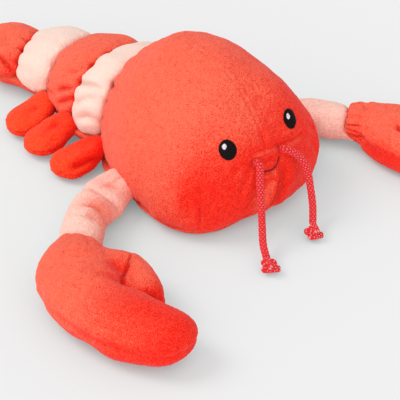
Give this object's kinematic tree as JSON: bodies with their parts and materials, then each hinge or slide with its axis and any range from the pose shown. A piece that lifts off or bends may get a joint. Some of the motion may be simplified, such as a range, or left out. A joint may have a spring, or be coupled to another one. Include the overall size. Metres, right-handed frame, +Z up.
{
  "type": "plush lobster",
  "caption": "Soft stuffed lobster lying on its belly: domed carapace, banded tail, paddle legs, clawed arms, stitched face and knotted cord antennae.",
  "frame": {"origin": "on the surface the toy lies on, at the middle of the flat belly below the carapace", "axes": "+Z up, -Y where the face looks, +X towards the lobster's own left side"},
  "size_m": [0.2582, 0.3301, 0.0764],
  "materials": {
    "red_plush": "short dense plush pile, coral red, paler where the pile catches the light",
    "leg_plush": "short dense plush pile, deep orange red",
    "pale_plush": "short dense plush pile, pale cream pink",
    "arm_plush": "short dense plush pile, pale salmon",
    "black_thread": "glossy black satin stitch",
    "white_thread": "white satin stitch",
    "mouth_thread": "dark red-brown stitched thread",
    "cord": "knitted red cord with a soft sheen"
  },
  "bodies": {
    "root": {"carapace": "red_plush", "belly_panel": "red_plush", "tail_band_pale_front": "pale_plush", "tail_band_red_front": "red_plush", "tail_band_pale_rear": "pale_plush", "tail_band_red_rear": "red_plush", "tail_fan": "red_plush", "leg_right_1": "leg_plush", "leg_right_2": "leg_plush", "leg_right_3": "leg_plush", "leg_left_1": "leg_plush", "leg_left_2": "leg_plush", "leg_left_3": "leg_plush", "arm_right": "arm_plush", "arm_left": "arm_plush", "claw_right": "red_plush", "claw_left": "red_plush", "eye_right": "black_thread", "eye_left": "black_thread", "eye_glint_right": "white_thread", "eye_glint_left": "white_thread", "mouth_stitch": "mouth_thread", "antenna_right": "cord", "antenna_left": "cord", "antenna_knot_right": "cord", "antenna_knot_left": "cord"}
  },
  "joints": []
}
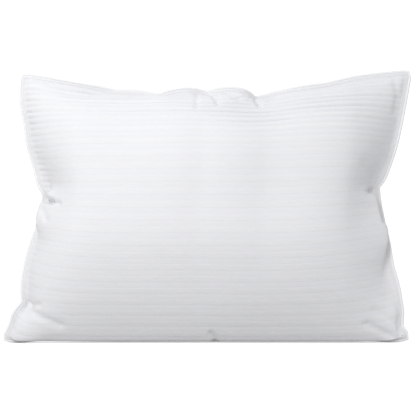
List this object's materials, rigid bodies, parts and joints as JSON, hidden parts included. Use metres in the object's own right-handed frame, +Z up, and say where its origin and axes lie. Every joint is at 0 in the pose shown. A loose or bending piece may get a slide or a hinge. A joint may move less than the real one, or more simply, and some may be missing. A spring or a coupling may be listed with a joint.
{
  "type": "bed pillow",
  "caption": "Standing bed pillow with a striped woven cotton casing, corded and double-stitched edge, soft fibre fill and a blank sewn-in label.",
  "frame": {"origin": "on the floor, under the middle of the pillow's box", "axes": "+X along the width, +Y through the thickness away from the front, +Z up"},
  "size_m": [0.7288, 0.19, 0.4864],
  "materials": {
    "striped_cotton": "white cotton with satin-woven stripes, soft sheen",
    "polyester_fibre": "loose white crimped fibre",
    "bias_tape": "plain white cotton cut on the bias",
    "cotton_cord": "soft twisted undyed cotton",
    "sewing_thread": "white spun polyester thread",
    "satin_label": "blank white woven satin ribbon"
  },
  "bodies": {
    "pillow": {"front_panel": "striped_cotton", "back_panel": "striped_cotton", "fiber_fill": "polyester_fibre", "piping_tape": "bias_tape", "piping_cord": "cotton_cord", "joining_thread": "sewing_thread", "front_topstitch": "sewing_thread", "back_topstitch": "sewing_thread", "closing_stitches": "sewing_thread"},
    "label": {"care_label": "satin_label"}
  },
  "joints": [
    {"name": "label_flap", "type": "hinge", "parent": "pillow", "child": "label", "pos_m": [-0.31814, 0.00275, 0.3933], "axis": [-0.1816, 0, 0.9834], "range_deg": [0, 110]}
  ]
}
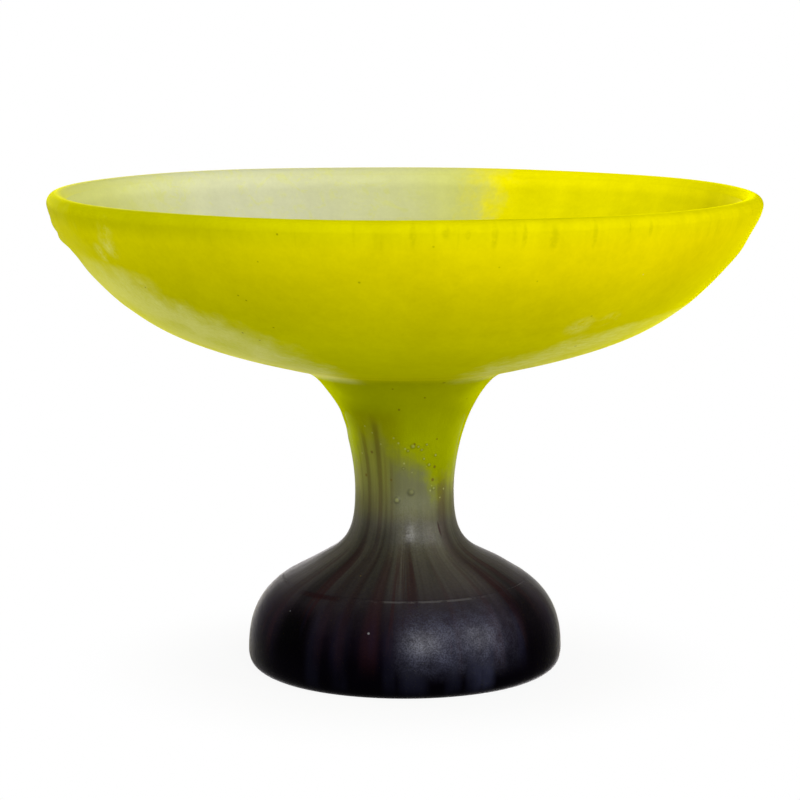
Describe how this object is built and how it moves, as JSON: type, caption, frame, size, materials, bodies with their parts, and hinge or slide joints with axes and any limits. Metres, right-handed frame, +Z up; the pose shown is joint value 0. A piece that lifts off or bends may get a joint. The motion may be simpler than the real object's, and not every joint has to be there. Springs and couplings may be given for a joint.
{
  "type": "footed glass bowl",
  "caption": "Wide shallow satin glass bowl with a rounded lip, on a flared waisted stem and an open bell-shaped foot, for fruit or display.",
  "frame": {"origin": "centre of the circle on which the foot stands", "axes": "+Z up along the axis of the turned form; -Y is the front that the picture shows, +X is to its right"},
  "size_m": [0.26, 0.26, 0.1769],
  "materials": {
    "yellow_glass": "satin, acid-etched, yellow-green, nearly opaque",
    "pale_glass": "satin, milky pale green inner casing",
    "olive_glass": "satin yellow skin drawn down over the stem in tongues",
    "smoky_glass": "satin grey-violet with dark drawn streaks and blisters",
    "violet_glass": "satin dark violet, nearly black, with radial streaks"
  },
  "bodies": {
    "root": {"bowl_body": "yellow_glass", "bowl_lining": "pale_glass", "stem_casing": "olive_glass", "stem_core": "smoky_glass", "foot_bell": "violet_glass"}
  },
  "joints": []
}
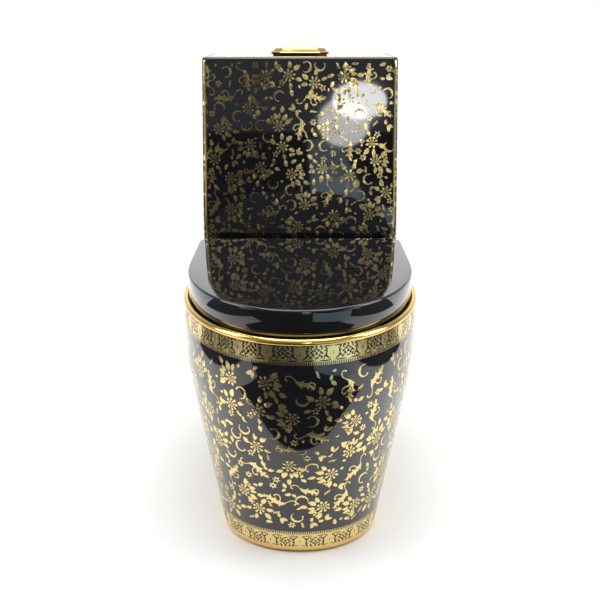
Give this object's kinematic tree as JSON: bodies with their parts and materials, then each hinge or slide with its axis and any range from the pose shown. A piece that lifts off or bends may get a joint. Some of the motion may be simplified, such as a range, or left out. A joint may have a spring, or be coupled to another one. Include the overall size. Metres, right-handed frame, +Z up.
{
  "type": "toilet",
  "caption": "Skirted one-piece toilet in black glaze with fired gold flowers and borders, wrap-over seat and lid, two-part push button and cistern valves.",
  "frame": {"origin": "on the floor, at the middle of the footprint, half way between the pan's front and the wall", "axes": "+Z up, -Y towards the front of the pan, +X to the right as seen from the front"},
  "size_m": [0.388, 0.668, 0.7812],
  "materials": {
    "black_glaze": "glossy black glaze with fired gold film",
    "black_seat": "high-gloss moulded urea",
    "gold_plate": "polished gold-plated moulded plastic",
    "gold_metal": "polished",
    "steel": "plain",
    "black_rubber": "moulded",
    "grey_rubber": "moulded, soft",
    "red_rubber": "moulded silicone",
    "white_plastic": "moulded",
    "clear_plastic": "moulded, milky",
    "blue_plastic": "moulded",
    "black_plastic": "moulded"
  },
  "bodies": {
    "body": {"ceramic_skirt": "black_glaze", "ceramic_bowl": "black_glaze", "ceramic_deck": "black_glaze", "ceramic_cistern": "black_glaze", "waste_seal": "black_rubber", "floor_brackets": "steel", "bracket_screws": "steel", "screw_caps": "gold_plate", "hinge_posts": "gold_metal", "hinge_pins": "steel", "hinge_studs": "steel", "hinge_washers": "black_rubber", "hinge_wing_nuts": "white_plastic", "valve_body": "white_plastic", "valve_base_seal": "black_rubber", "valve_screws": "steel", "screw_anchors": "black_rubber", "valve_tower": "clear_plastic", "lever_pins": "steel", "fill_valve_body": "white_plastic", "fill_valve_cap": "blue_plastic", "shank_washer": "black_rubber", "shank_nut": "white_plastic", "refill_pipe": "clear_plastic"},
    "ring": {"seat_ring": "black_seat", "ring_buffers": "grey_rubber", "ring_damper": "white_plastic", "ring_hinge_bush": "white_plastic"},
    "lid": {"seat_lid": "black_seat", "lid_buffers": "grey_rubber", "lid_damper": "white_plastic", "lid_hinge_bush": "white_plastic"},
    "cover": {"cistern_cover": "black_glaze", "cover_pads": "grey_rubber", "button_surround": "gold_plate", "button_sleeve": "white_plastic", "button_locknut": "white_plastic", "button_spring_full": "steel", "button_spring_half": "steel"},
    "full_button": {"full_flush_button": "gold_plate", "full_push_rod": "white_plastic"},
    "half_button": {"half_flush_button": "gold_plate", "half_push_rod": "white_plastic"},
    "full_lever_arm": {"full_lever": "blue_plastic"},
    "half_lever_arm": {"half_lever": "blue_plastic"},
    "canister": {"overflow_tube": "clear_plastic", "valve_seal": "red_rubber"},
    "small_float": {"half_flush_float": "clear_plastic"},
    "float": {"float_cup": "black_plastic", "float_link": "steel"},
    "float_lever": {"float_arm": "blue_plastic"}
  },
  "joints": [
    {"name": "ring_hinge", "type": "hinge", "parent": "body", "child": "ring", "pos_m": [0, 0.102, 0.415], "axis": [-1, 0, 0], "range_deg": [0, 91]},
    {"name": "lid_hinge", "type": "hinge", "parent": "ring", "child": "lid", "pos_m": [0, 0.102, 0.415], "axis": [1, 0, 0], "range_deg": [-92, 0]},
    {"name": "cover_lift", "type": "slide", "parent": "body", "child": "cover", "axis": [0, 0, 1], "range_m": [0, 0.25]},
    {"name": "full_press", "type": "slide", "parent": "cover", "child": "full_button", "axis": [0, 0, -1], "range_m": [0, 0.006], "stiffness_N_per_m": 400, "springref_m": -0.006, "deforming": ["button_spring_full"]},
    {"name": "half_press", "type": "slide", "parent": "cover", "child": "half_button", "axis": [0, 0, -1], "range_m": [0, 0.006], "stiffness_N_per_m": 400, "springref_m": -0.006, "deforming": ["button_spring_half"]},
    {"name": "float_rise", "type": "slide", "parent": "body", "child": "float", "axis": [0, 0, 1], "range_m": [0, 0.014]},
    {"name": "full_lever_turn", "type": "hinge", "parent": "body", "child": "full_lever_arm", "pos_m": [-0.036, 0.242, 0.628], "axis": [0, -1, 0], "range_deg": [0, 26]},
    {"name": "canister_rise", "type": "slide", "parent": "body", "child": "canister", "axis": [0, 0, 1], "range_m": [0, 0.0078]},
    {"name": "half_lever_turn", "type": "hinge", "parent": "body", "child": "half_lever_arm", "pos_m": [0.036, 0.242, 0.628], "axis": [0, 1, 0], "range_deg": [0, 26]},
    {"name": "small_float_rise", "type": "slide", "parent": "body", "child": "small_float", "axis": [0, 0, 1], "range_m": [0, 0.0055]},
    {"name": "float_arm_turn", "type": "hinge", "parent": "body", "child": "float_lever", "pos_m": [-0.083, 0.255, 0.64], "axis": [0, 1, 0], "range_deg": [0, 22]}
  ],
  "couplings": [
    {"joint": "full_lever_turn", "follows": "full_press", "rad_per_m": 73.819},
    {"joint": "canister_rise", "follows": "full_press", "ratio": 1.25},
    {"joint": "half_lever_turn", "follows": "half_press", "rad_per_m": 73.819},
    {"joint": "small_float_rise", "follows": "half_press", "ratio": 0.8571},
    {"joint": "float_arm_turn", "follows": "float_rise", "rad_per_m": 26.951}
  ]
}
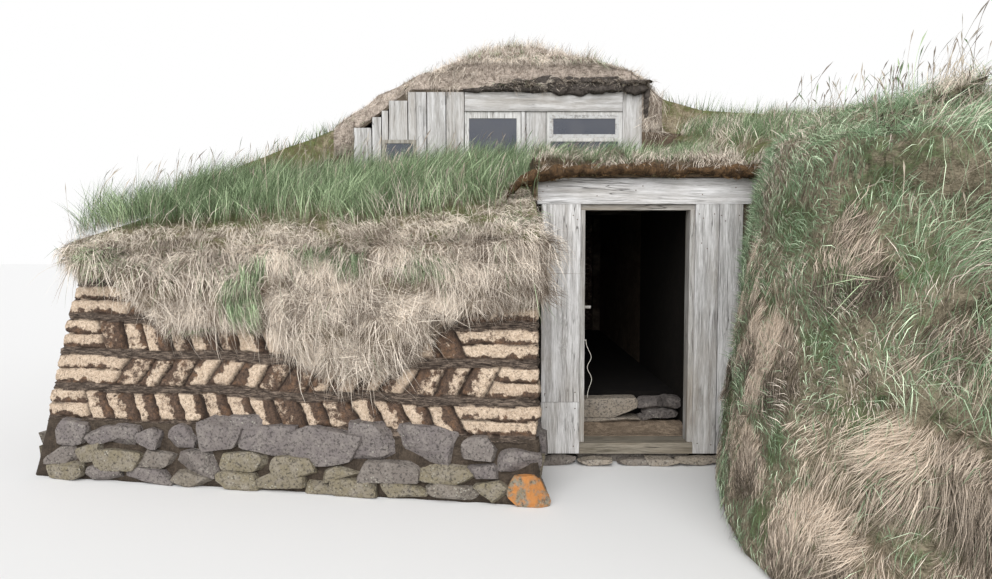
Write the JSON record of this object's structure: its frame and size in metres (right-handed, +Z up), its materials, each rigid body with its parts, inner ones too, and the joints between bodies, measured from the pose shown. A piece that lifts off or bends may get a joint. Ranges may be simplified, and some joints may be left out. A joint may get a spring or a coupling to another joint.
{
  "type": "turf house",
  "caption": "Turf house with herringbone turf walls on stone footings, a boarded doorway and passage, a low wing, a grassed bank and a boarded room under a sod roof.",
  "frame": {"origin": "on the ground in the middle of the doorway, in the outer face of the door boards", "axes": "+X right seen from the front, +Y back into the house, +Z up"},
  "size_m": [7.2911, 8.735, 3.8562],
  "materials": {
    "turf_wall": "fibrous, dry, matt",
    "turf_core": "rough earth and turf, matt",
    "grass_sod": "growing grass over sod",
    "dry_grass": "dry pale grass",
    "moss_sod": "moss and dark turf edges",
    "earth_floor": "trodden earth",
    "field_stone": "rough broken basalt with earth joints",
    "grey_board": "silver weathered, open grain",
    "door_timber": "weathered, worn",
    "window_timber": "weathered",
    "worn_paint": "worn pale paint",
    "window_glass": "dark, dusty",
    "inner_timber": "rough sawn",
    "string": "frayed, off-white"
  },
  "bodies": {
    "root": {"footing": "field_stone", "wall_front": "turf_wall", "wall_left_front": "turf_wall", "wall_left_room": "turf_wall", "wall_back": "turf_wall", "wall_right_front": "turf_core", "wall_right_room": "turf_core", "bank_right": "grass_sod", "core_left": "turf_core", "passage_wall_left": "turf_core", "passage_wall_right": "turf_core", "room_wall": "turf_core", "front_sill_beam": "inner_timber", "floor": "earth_floor", "step_slab": "field_stone", "sill_stones": "field_stone", "door_sill": "door_timber", "door_jamb_left": "door_timber", "door_jamb_right": "door_timber", "door_head": "door_timber", "door_lintel": "grey_board", "door_boards_left": "grey_board", "door_boards_right": "grey_board", "cord": "string", "passage_ceiling": "inner_timber", "front_boards": "grey_board", "front_beam": "grey_board", "front_post_right": "grey_board", "window_left_frame": "window_timber", "window_left_glass": "window_glass", "window_right_frame": "window_timber", "window_right_casement": "worn_paint", "window_right_glass": "window_glass", "casement_glass": "window_glass", "window_small_frame": "window_timber", "window_small_glass": "window_glass", "room_frame": "inner_timber", "roof_frame": "inner_timber", "roof_boards": "inner_timber", "sod_left": "grass_sod", "sod_fringe": "dry_grass", "sod_entrance": "moss_sod", "sod_right": "grass_sod", "sod_rear": "grass_sod", "sod_main_roof": "dry_grass", "edge_turves": "moss_sod"}
  },
  "joints": []
}
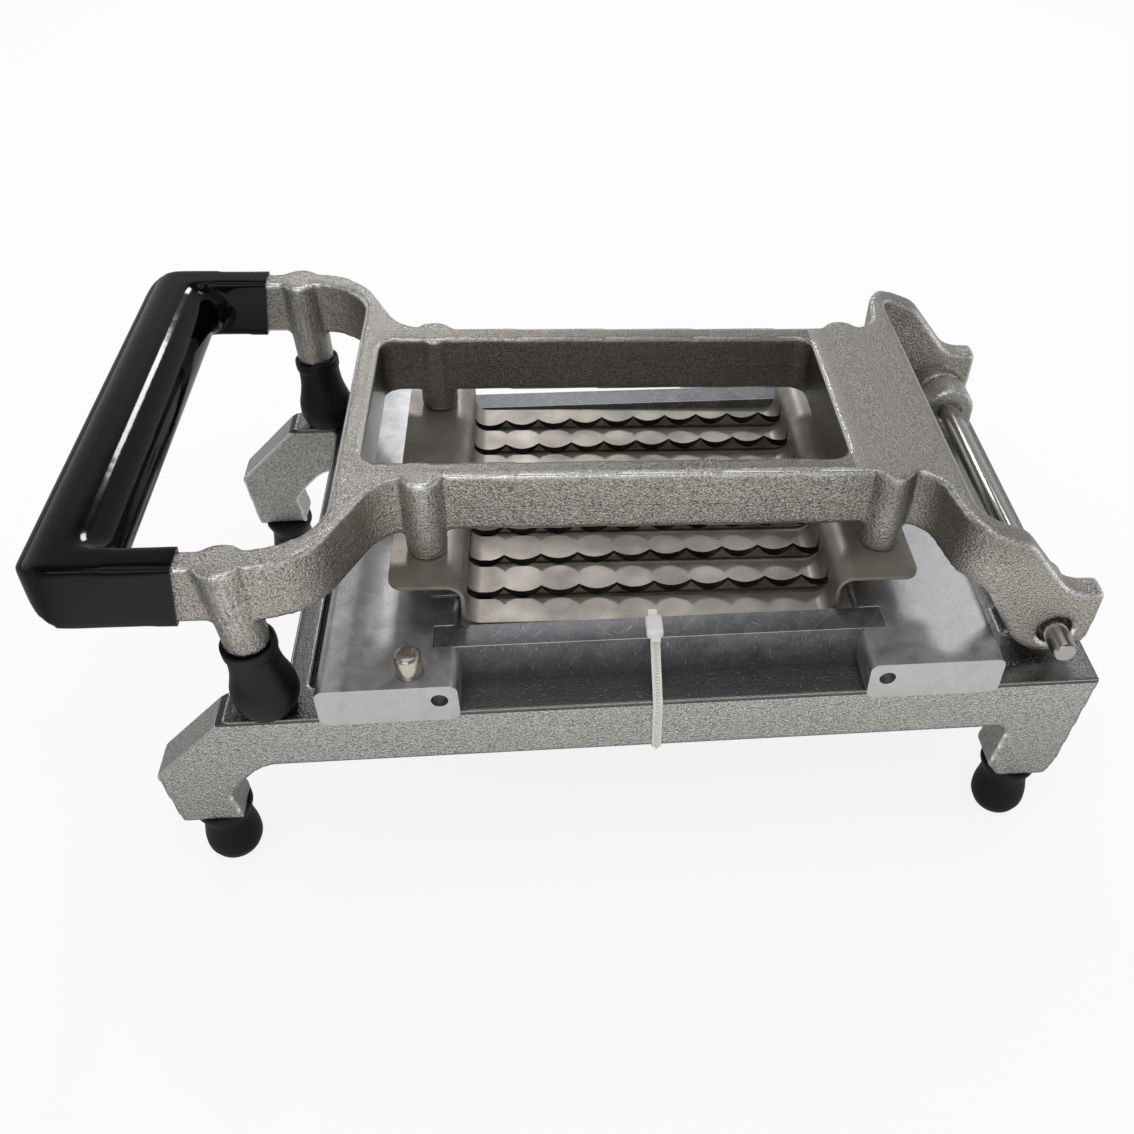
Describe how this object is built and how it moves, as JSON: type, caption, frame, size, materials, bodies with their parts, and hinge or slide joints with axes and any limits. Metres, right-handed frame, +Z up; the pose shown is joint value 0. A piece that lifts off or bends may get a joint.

EXERCISE GOAL:
Pick out the lines that include the word "loose" and write them out.

WORKED ANSWER:
List this object's materials, rigid bodies, parts and joints as JSON, hidden parts included. Use metres in the object's own right-handed frame, +Z up, and say where its origin and axes lie. Every joint is at 0 in the pose shown. A loose or bending piece may get a slide or a hinge. A joint may move less than the real one, or more simply, and some may be missing. A spring or a coupling may be listed with a joint.
    "polyester_fibre": "loose white crimped fibre",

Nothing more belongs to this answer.